When Emile emerged from his flat one night, he noticed that Perry, along with another member of the gang, Clinton (Jerome Holder), waiting for him armed with a large knife which he produced upon sight of Emile. Emile reacted by observing the height distance between the floor level he was on and the ground before jumping in an attempt to escape as Clinton flees the scene. Just as Perry is about to attack him, Emile runs into Joe and Perry flees the scene as well.

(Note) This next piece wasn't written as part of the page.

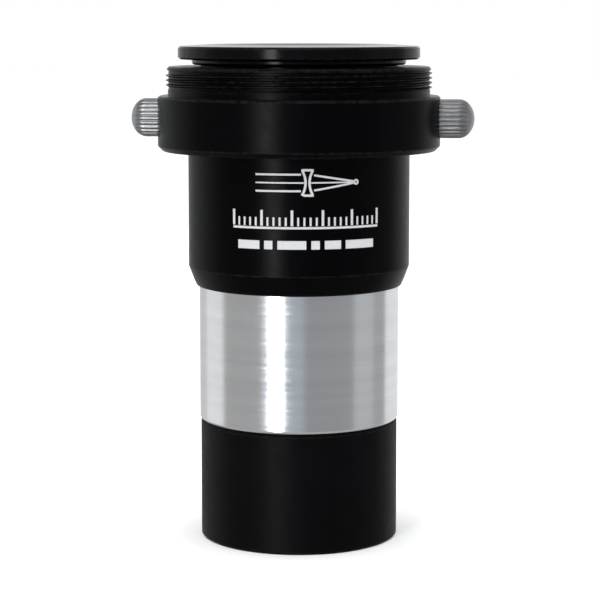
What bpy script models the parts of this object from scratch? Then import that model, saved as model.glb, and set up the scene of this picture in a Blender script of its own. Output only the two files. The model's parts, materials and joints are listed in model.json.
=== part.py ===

Joe, who was left heavily angered by his dismissal of the job that defied the stereotypes of unemployed black men, and violently began to beat Emile up. While he was doing so, he referred to a provoking judgement Emile made about him becoming "vexed" earlier in the film, to which, at the time, Joe responded "You will know when I'm Vexed". During Joe's attack of Emile, he informed him that this is the result of him being vexed. As Joe continued to beat up Emile, Shanice came in Emile's defence, but Joe was convinced Emile didn't feel any remorse. Joe eventually left Emile, very badly hurt.

In the final moments of the film, Shanice pays Kwame's mother a visit. She explained to Kwame's mum that she was responsible for Kwame's death. She told Kwame's mother that she tried to make a move on Kwame, and he denied her advances. To get back at him, she told her boyfriend, Emile, that it was the other way round, and that Kwame had been making unwanted advances.

Jealous Emile took out his anger on Kwame, which resulted in his death. Shanice then apologizes. Kwame's mother responds by saying, "The Lord will forgive you, which means I have to", and received her blessing. Emile was left disfigured and Shanice had a free conscience.

==Reception==
The drama was critically well received by Gerard O'Donovan of The Telegraph, who stated, "Indeed for all its raw observation and subtle insight into the problem of youth violence, the one thing Fallout could never offer was anything in the way of a solution. True to its dramatic form, it offered resolution, or redemption of sorts, [but only] to one character."